━━ Input

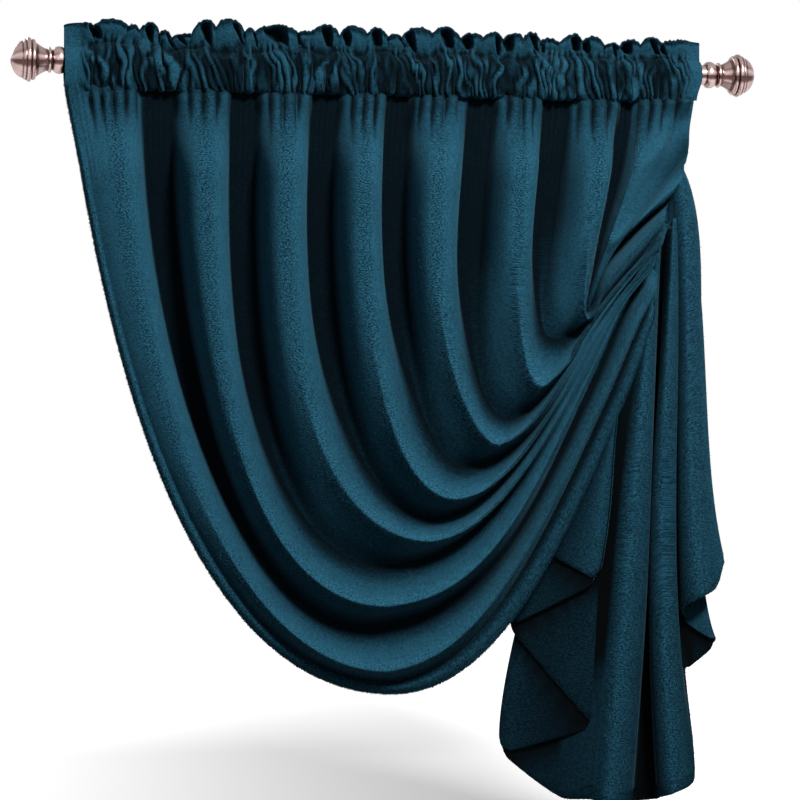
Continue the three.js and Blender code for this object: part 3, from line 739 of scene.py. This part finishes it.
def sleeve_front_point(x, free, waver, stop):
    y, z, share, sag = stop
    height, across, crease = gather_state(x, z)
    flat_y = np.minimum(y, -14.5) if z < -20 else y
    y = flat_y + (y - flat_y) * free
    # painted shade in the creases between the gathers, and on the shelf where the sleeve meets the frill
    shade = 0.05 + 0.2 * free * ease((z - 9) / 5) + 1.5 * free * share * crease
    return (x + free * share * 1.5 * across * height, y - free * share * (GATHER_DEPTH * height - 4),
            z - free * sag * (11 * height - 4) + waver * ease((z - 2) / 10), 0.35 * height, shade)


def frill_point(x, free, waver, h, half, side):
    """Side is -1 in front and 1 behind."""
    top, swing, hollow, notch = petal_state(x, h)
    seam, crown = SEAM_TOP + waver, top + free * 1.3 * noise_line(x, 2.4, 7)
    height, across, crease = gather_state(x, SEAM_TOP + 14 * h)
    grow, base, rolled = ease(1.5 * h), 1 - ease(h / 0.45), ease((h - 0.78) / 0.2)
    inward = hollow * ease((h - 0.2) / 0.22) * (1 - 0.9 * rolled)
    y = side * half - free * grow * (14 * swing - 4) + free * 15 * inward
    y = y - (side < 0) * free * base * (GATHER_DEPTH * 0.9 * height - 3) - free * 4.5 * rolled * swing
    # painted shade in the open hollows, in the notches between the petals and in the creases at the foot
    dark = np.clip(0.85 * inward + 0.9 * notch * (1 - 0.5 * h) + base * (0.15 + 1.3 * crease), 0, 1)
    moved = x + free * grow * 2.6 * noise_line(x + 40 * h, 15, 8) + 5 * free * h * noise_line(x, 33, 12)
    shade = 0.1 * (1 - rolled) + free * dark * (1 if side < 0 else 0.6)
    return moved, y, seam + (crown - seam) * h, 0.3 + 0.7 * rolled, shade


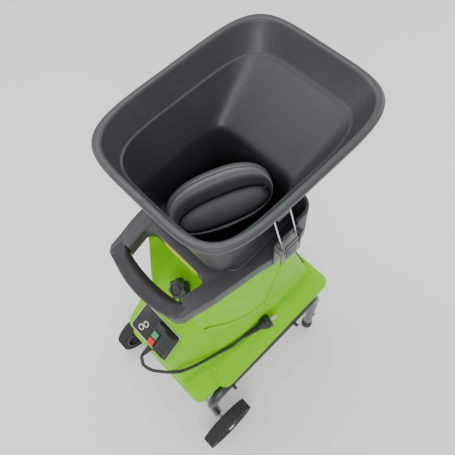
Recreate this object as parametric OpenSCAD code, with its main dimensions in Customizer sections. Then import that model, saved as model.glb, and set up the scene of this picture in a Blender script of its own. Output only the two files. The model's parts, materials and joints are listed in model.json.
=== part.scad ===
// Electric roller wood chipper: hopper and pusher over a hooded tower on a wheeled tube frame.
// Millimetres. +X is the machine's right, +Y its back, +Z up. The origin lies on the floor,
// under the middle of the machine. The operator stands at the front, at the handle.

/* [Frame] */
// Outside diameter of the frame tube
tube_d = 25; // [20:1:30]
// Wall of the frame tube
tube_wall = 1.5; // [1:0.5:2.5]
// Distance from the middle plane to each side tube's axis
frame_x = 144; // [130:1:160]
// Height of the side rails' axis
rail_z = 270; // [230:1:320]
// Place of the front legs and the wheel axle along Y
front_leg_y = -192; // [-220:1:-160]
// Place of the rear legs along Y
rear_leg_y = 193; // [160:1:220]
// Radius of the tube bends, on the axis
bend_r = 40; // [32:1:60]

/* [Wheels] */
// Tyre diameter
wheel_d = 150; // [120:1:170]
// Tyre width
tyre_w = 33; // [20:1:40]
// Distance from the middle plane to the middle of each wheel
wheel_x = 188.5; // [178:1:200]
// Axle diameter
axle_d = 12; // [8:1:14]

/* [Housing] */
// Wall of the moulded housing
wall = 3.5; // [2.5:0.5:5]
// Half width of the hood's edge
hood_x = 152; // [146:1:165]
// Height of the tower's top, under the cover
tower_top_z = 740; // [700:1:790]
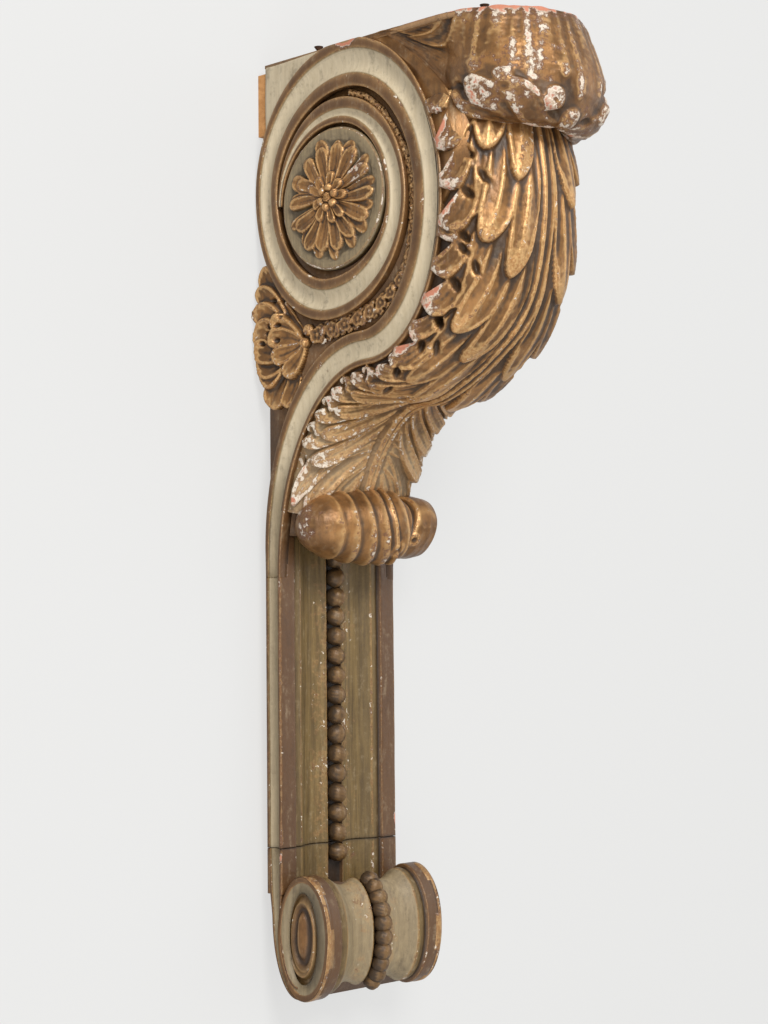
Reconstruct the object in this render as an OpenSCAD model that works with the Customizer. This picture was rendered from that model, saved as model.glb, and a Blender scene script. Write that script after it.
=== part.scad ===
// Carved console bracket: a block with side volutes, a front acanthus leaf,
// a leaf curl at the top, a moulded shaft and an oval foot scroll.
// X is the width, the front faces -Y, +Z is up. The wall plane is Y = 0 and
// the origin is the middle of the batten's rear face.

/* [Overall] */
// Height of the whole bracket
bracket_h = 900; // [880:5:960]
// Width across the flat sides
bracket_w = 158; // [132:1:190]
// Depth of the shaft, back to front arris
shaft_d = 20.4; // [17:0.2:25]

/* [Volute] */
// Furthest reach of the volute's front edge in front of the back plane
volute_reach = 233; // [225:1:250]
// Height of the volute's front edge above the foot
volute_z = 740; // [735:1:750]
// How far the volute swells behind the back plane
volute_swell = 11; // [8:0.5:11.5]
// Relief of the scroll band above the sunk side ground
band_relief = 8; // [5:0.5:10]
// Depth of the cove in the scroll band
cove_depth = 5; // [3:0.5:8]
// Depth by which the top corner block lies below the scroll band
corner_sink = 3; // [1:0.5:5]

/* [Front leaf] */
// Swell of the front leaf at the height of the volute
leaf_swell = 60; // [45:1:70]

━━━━
━━ Input

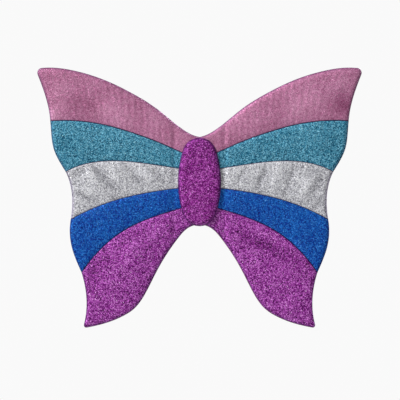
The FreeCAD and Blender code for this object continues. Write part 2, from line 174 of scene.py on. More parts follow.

━━━━

What you need to do
List all lines in the material containing the string "with".

Exercise result
Recreate this object as parametric OpenSCAD code, with its main dimensions in Customizer sections. Then import that model, saved as model.glb, and set up the scene of this picture in a Blender script of its own. Output only the two files. The model's parts, materials and joints are listed in model.json.
Reconstruct the object in this render as an OpenSCAD model that works with the Customizer. This picture was rendered from that model, saved as model.glb, and a Blender scene script. Write that script after it.
// Carved console bracket: a block with side volutes, a front acanthus leaf,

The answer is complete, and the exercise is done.